3     Proposed Method
In Sect. 3.1, a method to transform input strings into matrices is introduced.
The matrices are re-sampled into fixed-size matrices in Sect. 3.2. Two filtering
methods are introduced in Sect. 3.3. The neural network is explained in Sect. 3.4.
The output matrices are decoded into a final string by the decoder in Sect. 3.5.

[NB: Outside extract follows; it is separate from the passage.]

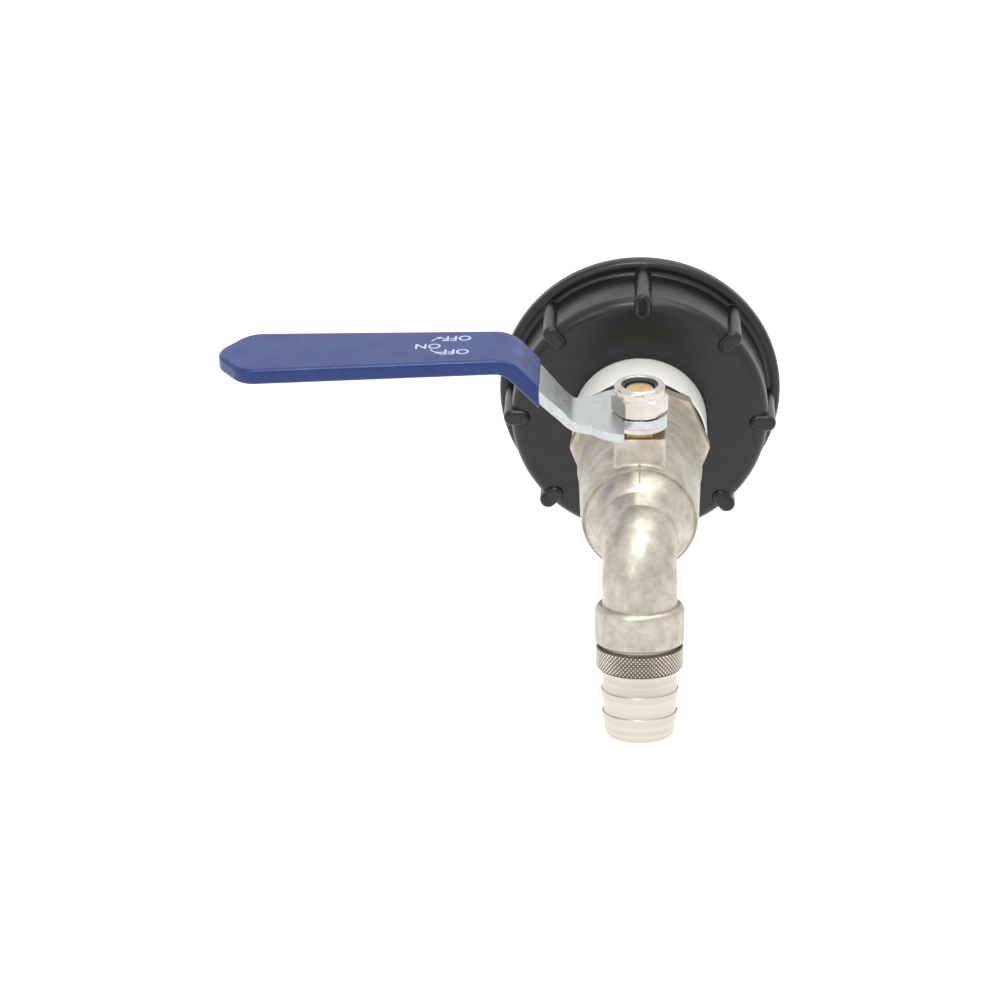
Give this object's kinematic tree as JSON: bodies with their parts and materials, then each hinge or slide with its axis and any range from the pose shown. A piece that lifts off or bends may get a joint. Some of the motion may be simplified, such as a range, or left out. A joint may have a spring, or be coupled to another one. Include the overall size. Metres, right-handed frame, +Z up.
{
  "type": "tank valve",
  "caption": "Tank outlet valve with a ribbed screw cap, a white threaded insert, a metal ball tap with a blue sleeved lever, and a bent spout that ends in a barbed hose tail.",
  "frame": {"origin": "centre of the coupling cap's mouth, on the axis of its tank thread", "axes": "+Y along the cap's axis into the tank, the way the tank's neck leaves the thread; +Z up along the valve's stem; +X to the right as seen from the outlet side, so the closed lever points to -X"},
  "size_m": [0.1508, 0.1256, 0.0969],
  "materials": {
    "cap_plastic": "satin moulded polypropylene",
    "seal_rubber": "matt rubber",
    "insert_nylon": "moulded white nylon",
    "nickelled_brass": "satin nickel plate on forged and turned brass",
    "seal_fluoroplastic": "white seat plastic",
    "plated_ball": "polished plate on brass",
    "bare_brass": "turned brass",
    "lever_steel": "bright plated sheet steel",
    "sleeve_vinyl": "gloss dipped vinyl",
    "nut_steel": "bright zinc plated steel",
    "ring_nylon": "dark nylon"
  },
  "bodies": {
    "tap": {"tap_body": "nickelled_brass", "inlet_connector": "nickelled_brass", "thread_insert": "insert_nylon", "sealing_gasket": "seal_rubber", "inlet_o_ring": "seal_rubber", "body_seal_ring": "seal_fluoroplastic", "rear_seat": "seal_fluoroplastic", "front_seat": "seal_fluoroplastic", "thrust_washer": "seal_fluoroplastic", "stem_packing": "seal_fluoroplastic", "gland_nut": "bare_brass"},
    "cap": {"coupling_cap": "cap_plastic"},
    "lever": {"lever_washer": "nut_steel", "lever_plate": "lever_steel", "lever_sleeve": "sleeve_vinyl", "lever_nut": "nut_steel", "nut_ring": "ring_nylon", "stem": "bare_brass", "ball": "plated_ball"},
    "tail_travel": {"tail_washer": "seal_rubber"},
    "tail": {"hose_tail": "nickelled_brass"}
  },
  "joints": [
    {"name": "cap_turn", "type": "hinge", "parent": "tap", "child": "cap", "pos_m": [0, -0.0123, 0], "axis": [0, 1, 0], "continuous": true},
    {"name": "lever_turn", "type": "hinge", "parent": "tap", "child": "lever", "pos_m": [0, -0.0803, 0.0268], "axis": [0, 0, 1], "range_deg": [0, 90]},
    {"name": "tail_travel", "type": "slide", "parent": "tap", "child": "tail_travel", "axis": [0, -0.1822, -0.9833], "range_m": [0, 0.0064]},
    {"name": "tail_turn", "type": "hinge", "parent": "tail_travel", "child": "tail", "pos_m": [0, -0.11216, -0.02342], "axis": [0, -0.1822, -0.9833], "range_deg": [0, 1260]}
  ],
  "couplings": [
    {"joint": "tail_travel", "follows": "tail_turn", "m_per_rad": 0.00028871}
  ]
}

3.1     Alignment Matrices
The usual approach for processing strings of characters with neural networks
is vector encoding. Dictionary based one-hot-vectors are used in [4, 6, 15]. For
the analogy resolution task, vectors could be built at the character level. Un-
fortunately, this vector representation presents some problems. First, strings are
variable in length. Second, dictionary-based vectors are language-specific. These
limitations make the usage of one-hot-vector limited to fixed length and specific
language strings.
    Proportional analogy can be processed by calculating similarities through
edit distances. Consequently, a representation for the similarity of strings seems
1
    One can distinguish between four types of analogies between strings of symbols:
    repetition (e.g., A : A.A :: B : B.B), reduplication (e.g., cat : caat :: dog : doog),
    mirror (e.g., abc : wxyz :: cba : zyxw) and commutation (examples in the text).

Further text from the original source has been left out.